● Task
Set down the whole listing verbatim.

------------------------------------

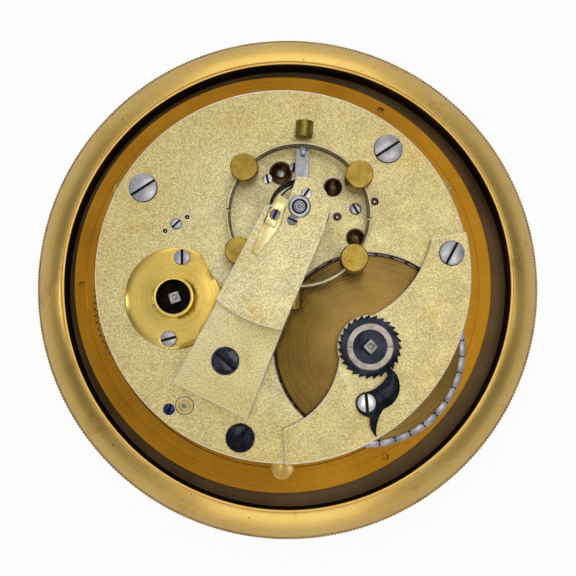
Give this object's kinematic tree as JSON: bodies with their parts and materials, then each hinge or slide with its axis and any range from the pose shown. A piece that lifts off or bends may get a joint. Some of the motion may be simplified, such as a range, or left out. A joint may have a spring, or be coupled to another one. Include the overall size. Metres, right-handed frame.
{
  "type": "marine chronometer movement",
  "caption": "Marine chronometer movement resting dial down in its glazed bezel, with fusee and chain, balance under its cock, detent escapement and hands.",
  "frame": {"origin": "centre of the bezel's front face, on the bezel's axis, at the lowest face of the part as it lies dial down", "axes": "+Z from the dial to the back of the movement, +Y up in the picture, which is 30 degrees off the dial's own twelve to six line"},
  "size_m": [0.1244, 0.1244, 0.0618],
  "materials": {
    "bezel_brass": "satin, turned",
    "gilt_plate": "frosted pale gilt",
    "orange_brass": "lacquered, turned",
    "polished_brass": "polished",
    "wheel_brass": "gilt",
    "barrel_brass": "turned, circular grain",
    "polished_steel": "polished",
    "grey_steel": "grained",
    "blued_steel": "blued and polished",
    "black_steel": "black polished",
    "spring_steel": "blued",
    "glass": "clear",
    "dial_silver": "matt silvered with black figures",
    "hand_gold": "polished gold"
  },
  "bodies": {
    "movement": {"bezel_ring": "bezel_brass", "bezel_glass": "glass", "glass_retaining_ring": "polished_brass", "movement_ring": "orange_brass", "pillar_plate": "orange_brass", "pillars": "polished_brass", "dog_screws": "polished_brass", "top_plate": "gilt_plate", "pillar_screws": "polished_steel", "barrel_bridge": "gilt_plate", "steady_pins": "polished_brass", "plate_bushes": "polished_brass", "jewel_setting_screws": "polished_steel", "small_plate_screws": "polished_steel", "balance_cock": "gilt_plate", "balance_cock_screw": "blued_steel", "cock_jewel_setting": "polished_steel", "spring_stud": "polished_brass", "spring_stud_screw": "polished_steel", "fusee_cap": "polished_brass", "click_screw": "polished_steel", "fusee_chain": "grey_steel", "dial": "dial_silver", "dial_screws": "polished_steel", "helical_spring": "spring_steel", "potence": "gilt_plate", "detent_foot": "polished_brass"},
    "centre_train": {"centre_wheel": "wheel_brass", "centre_arbor": "grey_steel", "cannon_pinion": "grey_steel", "minute_hand": "hand_gold"},
    "fusee": {"fusee_cone": "wheel_brass", "fusee_arbor": "grey_steel", "great_wheel": "wheel_brass", "maintaining_ratchet": "grey_steel"},
    "barrel": {"barrel_drum": "barrel_brass", "barrel_cover": "barrel_brass", "mainspring": "spring_steel"},
    "third_train": {"third_wheel": "wheel_brass", "third_arbor": "grey_steel"},
    "fourth_train": {"fourth_wheel": "wheel_brass", "fourth_arbor": "grey_steel", "seconds_hand": "blued_steel"},
    "escape_train": {"escape_wheel": "wheel_brass", "escape_arbor": "grey_steel"},
    "minute_work": {"minute_wheel": "wheel_brass"},
    "hour_work": {"hour_wheel": "wheel_brass", "hour_hand": "hand_gold"},
    "up_down": {"up_down_wheel": "wheel_brass", "up_down_hand": "blued_steel"},
    "barrel_ratchet": {"barrel_arbor": "grey_steel", "ratchet_wheel": "black_steel", "ratchet_collar": "grey_steel"},
    "ratchet_click": {"click": "black_steel"},
    "balance": {"balance_wheel": "grey_steel", "balance_weights": "polished_brass", "balance_staff": "grey_steel", "balance_rollers": "grey_steel"},
    "detent": {"detent_blade": "grey_steel"},
    "maintaining_click": {"maintaining_detent": "grey_steel"}
  },
  "joints": [
    {"name": "centre_spin", "type": "hinge", "parent": "movement", "child": "centre_train", "pos_m": [-0.0012, 0.0006, 0.03], "axis": [0, 0, 1], "continuous": true},
    {"name": "fusee_spin", "type": "hinge", "parent": "movement", "child": "fusee", "pos_m": [-0.0249, -0.0046, 0.03], "axis": [0, 0, 1], "continuous": true},
    {"name": "barrel_spin", "type": "hinge", "parent": "movement", "child": "barrel", "pos_m": [0.018, -0.0155, 0.03], "axis": [0, 0, 1], "continuous": true},
    {"name": "third_spin", "type": "hinge", "parent": "movement", "child": "third_train", "pos_m": [0.0152, 0.0089, 0.03], "axis": [0, 0, 1], "continuous": true},
    {"name": "fourth_spin", "type": "hinge", "parent": "movement", "child": "fourth_train", "pos_m": [0.0102, 0.0203, 0.03], "axis": [0, 0, 1], "continuous": true},
    {"name": "escape_spin", "type": "hinge", "parent": "movement", "child": "escape_train", "pos_m": [-0.0015, 0.0235, 0.03], "axis": [0, 0, 1], "continuous": true},
    {"name": "minute_wheel_spin", "type": "hinge", "parent": "movement", "child": "minute_work", "pos_m": [-0.006, 0.0089, 0.03], "axis": [0, 0, 1], "continuous": true},
    {"name": "hour_spin", "type": "hinge", "parent": "movement", "child": "hour_work", "pos_m": [-0.0012, 0.0006, 0.03], "axis": [0, 0, 1], "continuous": true},
    {"name": "up_down_spin", "type": "hinge", "parent": "movement", "child": "up_down", "pos_m": [-0.0124, -0.0192, 0.03], "axis": [0, 0, 1], "continuous": true},
    {"name": "balance_swing", "type": "hinge", "parent": "movement", "child": "balance", "pos_m": [0.0025, 0.0135, 0.03], "axis": [0, 0, 1], "range_deg": [-220, 220], "stiffness_Nm_per_rad": 0.00038},
    {"name": "ratchet_turn", "type": "hinge", "parent": "movement", "child": "barrel_ratchet", "pos_m": [0.018, -0.0155, 0.03], "axis": [0, 0, 1], "range_deg": [0, 12]},
    {"name": "click_lift", "type": "hinge", "parent": "movement", "child": "ratchet_click", "pos_m": [0.0172, -0.0277, 0.03], "axis": [0, 0, 1], "range_deg": [-6, 0]},
    {"name": "detent_lift", "type": "hinge", "parent": "movement", "child": "detent", "pos_m": [-0.0202, 0.0136, 0.03], "axis": [0, 0, 1], "range_deg": [-1.5, 0], "stiffness_Nm_per_rad": 0.002},
    {"name": "maintaining_detent_lift", "type": "hinge", "parent": "movement", "child": "maintaining_click", "pos_m": [-0.02285, -0.02845, 0.03], "axis": [0, 0, 1], "range_deg": [0, 6], "stiffness_Nm_per_rad": 0.001}
  ],
  "couplings": [
    {"joint": "fusee_spin", "follows": "centre_spin", "ratio": -0.14286},
    {"joint": "barrel_spin", "follows": "centre_spin", "ratio": -0.088571},
    {"joint": "third_spin", "follows": "centre_spin", "ratio": -7.5},
    {"joint": "fourth_spin", "follows": "centre_spin", "ratio": 60},
    {"joint": "escape_spin", "follows": "centre_spin", "ratio": -480},
    {"joint": "minute_wheel_spin", "follows": "centre_spin", "ratio": -0.33333},
    {"joint": "hour_spin", "follows": "centre_spin", "ratio": 0.083333},
    {"joint": "up_down_spin", "follows": "centre_spin", "ratio": 0.015873},
    {"joint": "click_lift", "follows": "ratchet_turn", "ratio": -0.45}
  ]
}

------------------------------------

● The solution
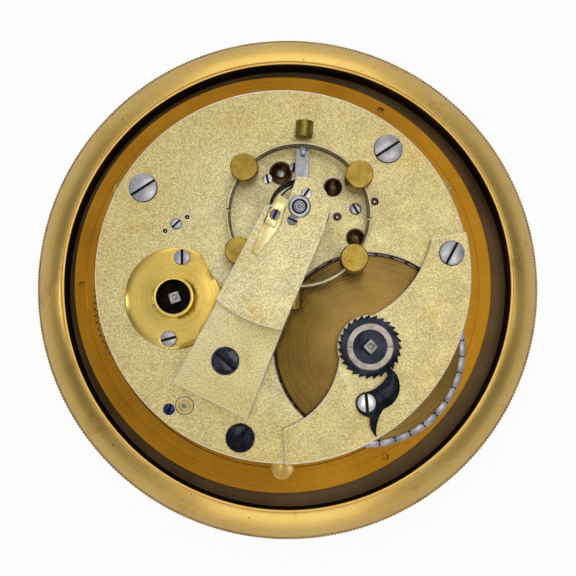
Give this object's kinematic tree as JSON: bodies with their parts and materials, then each hinge or slide with its axis and any range from the pose shown. A piece that lifts off or bends may get a joint. Some of the motion may be simplified, such as a range, or left out. A joint may have a spring, or be coupled to another one. Include the overall size. Metres, right-handed frame.
{
  "type": "marine chronometer movement",
  "caption": "Marine chronometer movement resting dial down in its glazed bezel, with fusee and chain, balance under its cock, detent escapement and hands.",
  "frame": {"origin": "centre of the bezel's front face, on the bezel's axis, at the lowest face of the part as it lies dial down", "axes": "+Z from the dial to the back of the movement, +Y up in the picture, which is 30 degrees off the dial's own twelve to six line"},
  "size_m": [0.1244, 0.1244, 0.0618],
  "materials": {
    "bezel_brass": "satin, turned",
    "gilt_plate": "frosted pale gilt",
    "orange_brass": "lacquered, turned",
    "polished_brass": "polished",
    "wheel_brass": "gilt",
    "barrel_brass": "turned, circular grain",
    "polished_steel": "polished",
    "grey_steel": "grained",
    "blued_steel": "blued and polished",
    "black_steel": "black polished",
    "spring_steel": "blued",
    "glass": "clear",
    "dial_silver": "matt silvered with black figures",
    "hand_gold": "polished gold"
  },
  "bodies": {
    "movement": {"bezel_ring": "bezel_brass", "bezel_glass": "glass", "glass_retaining_ring": "polished_brass", "movement_ring": "orange_brass", "pillar_plate": "orange_brass", "pillars": "polished_brass", "dog_screws": "polished_brass", "top_plate": "gilt_plate", "pillar_screws": "polished_steel", "barrel_bridge": "gilt_plate", "steady_pins": "polished_brass", "plate_bushes": "polished_brass", "jewel_setting_screws": "polished_steel", "small_plate_screws": "polished_steel", "balance_cock": "gilt_plate", "balance_cock_screw": "blued_steel", "cock_jewel_setting": "polished_steel", "spring_stud": "polished_brass", "spring_stud_screw": "polished_steel", "fusee_cap": "polished_brass", "click_screw": "polished_steel", "fusee_chain": "grey_steel", "dial": "dial_silver", "dial_screws": "polished_steel", "helical_spring": "spring_steel", "potence": "gilt_plate", "detent_foot": "polished_brass"},
    "centre_train": {"centre_wheel": "wheel_brass", "centre_arbor": "grey_steel", "cannon_pinion": "grey_steel", "minute_hand": "hand_gold"},
    "fusee": {"fusee_cone": "wheel_brass", "fusee_arbor": "grey_steel", "great_wheel": "wheel_brass", "maintaining_ratchet": "grey_steel"},
    "barrel": {"barrel_drum": "barrel_brass", "barrel_cover": "barrel_brass", "mainspring": "spring_steel"},
    "third_train": {"third_wheel": "wheel_brass", "third_arbor": "grey_steel"},
    "fourth_train": {"fourth_wheel": "wheel_brass", "fourth_arbor": "grey_steel", "seconds_hand": "blued_steel"},
    "escape_train": {"escape_wheel": "wheel_brass", "escape_arbor": "grey_steel"},
    "minute_work": {"minute_wheel": "wheel_brass"},
    "hour_work": {"hour_wheel": "wheel_brass", "hour_hand": "hand_gold"},
    "up_down": {"up_down_wheel": "wheel_brass", "up_down_hand": "blued_steel"},
    "barrel_ratchet": {"barrel_arbor": "grey_steel", "ratchet_wheel": "black_steel", "ratchet_collar": "grey_steel"},
    "ratchet_click": {"click": "black_steel"},
    "balance": {"balance_wheel": "grey_steel", "balance_weights": "polished_brass", "balance_staff": "grey_steel", "balance_rollers": "grey_steel"},
    "detent": {"detent_blade": "grey_steel"},
    "maintaining_click": {"maintaining_detent": "grey_steel"}
  },
  "joints": [
    {"name": "centre_spin", "type": "hinge", "parent": "movement", "child": "centre_train", "pos_m": [-0.0012, 0.0006, 0.03], "axis": [0, 0, 1], "continuous": true},
    {"name": "fusee_spin", "type": "hinge", "parent": "movement", "child": "fusee", "pos_m": [-0.0249, -0.0046, 0.03], "axis": [0, 0, 1], "continuous": true},
    {"name": "barrel_spin", "type": "hinge", "parent": "movement", "child": "barrel", "pos_m": [0.018, -0.0155, 0.03], "axis": [0, 0, 1], "continuous": true},
    {"name": "third_spin", "type": "hinge", "parent": "movement", "child": "third_train", "pos_m": [0.0152, 0.0089, 0.03], "axis": [0, 0, 1], "continuous": true},
    {"name": "fourth_spin", "type": "hinge", "parent": "movement", "child": "fourth_train", "pos_m": [0.0102, 0.0203, 0.03], "axis": [0, 0, 1], "continuous": true},
    {"name": "escape_spin", "type": "hinge", "parent": "movement", "child": "escape_train", "pos_m": [-0.0015, 0.0235, 0.03], "axis": [0, 0, 1], "continuous": true},
    {"name": "minute_wheel_spin", "type": "hinge", "parent": "movement", "child": "minute_work", "pos_m": [-0.006, 0.0089, 0.03], "axis": [0, 0, 1], "continuous": true},
    {"name": "hour_spin", "type": "hinge", "parent": "movement", "child": "hour_work", "pos_m": [-0.0012, 0.0006, 0.03], "axis": [0, 0, 1], "continuous": true},
    {"name": "up_down_spin", "type": "hinge", "parent": "movement", "child": "up_down", "pos_m": [-0.0124, -0.0192, 0.03], "axis": [0, 0, 1], "continuous": true},
    {"name": "balance_swing", "type": "hinge", "parent": "movement", "child": "balance", "pos_m": [0.0025, 0.0135, 0.03], "axis": [0, 0, 1], "range_deg": [-220, 220], "stiffness_Nm_per_rad": 0.00038},
    {"name": "ratchet_turn", "type": "hinge", "parent": "movement", "child": "barrel_ratchet", "pos_m": [0.018, -0.0155, 0.03], "axis": [0, 0, 1], "range_deg": [0, 12]},
    {"name": "click_lift", "type": "hinge", "parent": "movement", "child": "ratchet_click", "pos_m": [0.0172, -0.0277, 0.03], "axis": [0, 0, 1], "range_deg": [-6, 0]},
    {"name": "detent_lift", "type": "hinge", "parent": "movement", "child": "detent", "pos_m": [-0.0202, 0.0136, 0.03], "axis": [0, 0, 1], "range_deg": [-1.5, 0], "stiffness_Nm_per_rad": 0.002},
    {"name": "maintaining_detent_lift", "type": "hinge", "parent": "movement", "child": "maintaining_click", "pos_m": [-0.02285, -0.02845, 0.03], "axis": [0, 0, 1], "range_deg": [0, 6], "stiffness_Nm_per_rad": 0.001}
  ],
  "couplings": [
    {"joint": "fusee_spin", "follows": "centre_spin", "ratio": -0.14286},
    {"joint": "barrel_spin", "follows": "centre_spin", "ratio": -0.088571},
    {"joint": "third_spin", "follows": "centre_spin", "ratio": -7.5},
    {"joint": "fourth_spin", "follows": "centre_spin", "ratio": 60},
    {"joint": "escape_spin", "follows": "centre_spin", "ratio": -480},
    {"joint": "minute_wheel_spin", "follows": "centre_spin", "ratio": -0.33333},
    {"joint": "hour_spin", "follows": "centre_spin", "ratio": 0.083333},
    {"joint": "up_down_spin", "follows": "centre_spin", "ratio": 0.015873},
    {"joint": "click_lift", "follows": "ratchet_turn", "ratio": -0.45}
  ]
}